US Secretary of State Rex Tillerson spelled out the terms for such a meeting at a UN Security Council meeting late last month. “North Korea must take concrete steps to reduce the threat that its illegal weapons programs pose to the United States and its allies before we even consider talks.” He made clear that time was running short and the US had no intention of negotiating without significant concessions from Pyongyang in advance.

Having issued what amounts to an ultimatum—agree to our terms for talks, or confront war—the Trump administration has wound back its belligerent rhetoric against North Korea, for the time being. Trump has pressed China to use its economic clout to bully North Korea into line and appears to be giving Beijing a window of opportunity to achieve that goal.

Such diplomacy is, by its nature, carried on behind closed doors. Yet there are hints that some talks are underway.

The Chinese foreign ministry announced on Tuesday that North Korea would send an official delegation to a major forum next week in Beijing that will discuss China’s massive One Belt, One Road plans for transport and infrastructure linking the Eurasian landmass. “China is open-minded. Any like-minded country, as long as you are interested, can participate in this initiative,” a foreign ministry spokesman declared.

Amid huge regional tensions, including between Beijing and Pyongyang, the North Korean delegation will clearly be discussing more than the country’s involvement in China’s plans. Just last week, North Korea lashed out against China for collaborating with the US in imposing sanctions and pushing for the dismantling of its nuclear weapons. A commentary accused Beijing of “insincerity and betrayal” and warned of “grave consequences” if relations between the two countries were “chopped down.”

Allowing North Korea to participate in China’s infrastructure projects would be a significant incentive for the isolated, impoverished country. At the same time, Beijing can apply substantial pressure on Pyongyang, which depends heavily on China for trade, including for the import of oil and food. The Chinese government has already agreed to UN sanctions and earlier this year suspended the import of North Korean coal and turned back North Korean ships from Chinese ports.

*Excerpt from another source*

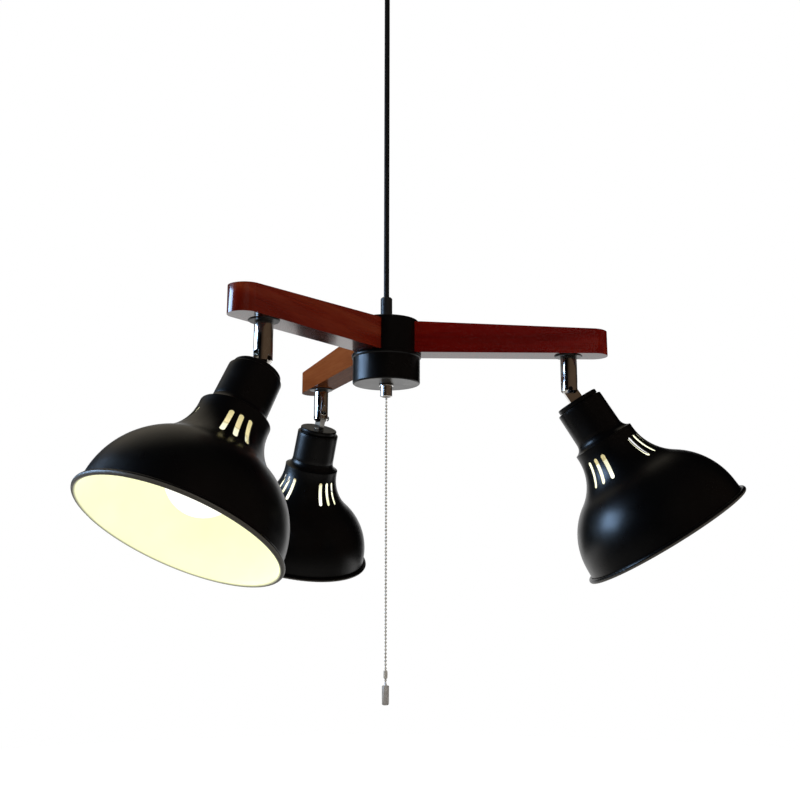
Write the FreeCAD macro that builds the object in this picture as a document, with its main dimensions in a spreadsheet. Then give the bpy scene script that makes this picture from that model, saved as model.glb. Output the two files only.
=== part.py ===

According to Japanese and South Korean newspapers, a North Korean delegation was to meet on Monday and Tuesday in Norway for backchannel discussions with former American officials. South Korea’s Hankyoreh website reported that Choe Son-hui, chief of Pyongyang’s North American bureau, met with Robert Einhorn in Oslo. Einhorn was a US State Department special adviser on non-proliferation and arms control under the Obama administration.

No details of the discussions were released. An unnamed State Department official acknowledged the talks were underway but denied the Trump administration was in any way involved. Despite this disclaimer, it is obvious the meeting was used to sound out North Korea, and its contents will be relayed to the White House.

According to Hankyoreh, the Tokyo Broadcasting System cited an anonymous source as saying that, during his stay in Europe, Choe was coordinating a separate meeting with Trump administration officials.

An article in the Japan Times on Tuesday indicated in broad terms what the US is prepared to offer. “In return for North Korea ceasing its development of nuclear and missile technologies, the United States would not seek regime change, regime collapse or an accelerated reunification of the Korean Peninsula, nor would it look for an excuse to advance north of the 38th parallel, the de facto inter-Korean border,” it stated.

A day after he was elected, South Korean President Moon Jae-in yesterday announced he was willing to hold talks in Pyongyang and Washington in a bid to end the dangerous standoff that threatens war on the Korean Peninsula. During the election campaign, Moon indicated he would try to revive the so-called Sunshine Policy to improve diplomatic and economic relations between the two Koreas.

While Moon’s diplomacy might be useful to the Trump administration at present, to encourage North Korea to meet US demands, relations between South Korea and the US could deteriorate rapidly if a deal fails to materialise and the US turns to military action.

At this stage, North Korea has given no indication it is prepared to capitulate to US threats. It has repeatedly declared that it will not give up its nuclear weapons and has pointed to the fate of Gaddafi’s regime in Libya and Assad’s in Syria. After they struck agreements to abandon their nuclear and chemical weapons respectively, US-led efforts to oust them only intensified.

It is clear that the Trump administration is not going to wait indefinitely for talks to succeed. Moreover, as Secretary of State Tillerson declared earlier this month, the US is “not going to negotiate [its] way to the negotiating table.” In other words, any talks will take place on US terms or not at all.

An article in the Korea Times last month indicated the time frame involved. Citing Taiwan’s Central News Agency, it reported that China and North Korea had already engaged in secret talks. North Korea asked for three years to abandon its nuclear weapons, but China, aware of US demands, insisted that Pyongyang dismantle its nuclear arsenal within three months and accept the framework within two to three weeks.

Thus, the danger of a disastrous war on the Korean Peninsula remains high. A US aircraft carrier strike group and nuclear submarine, along with South Korean and Japanese warships, remain offshore and US, Japanese and South Korean military forces throughout the region are on high alert. And as the Trump administration continually declares—all options, including the military one, remain on the table.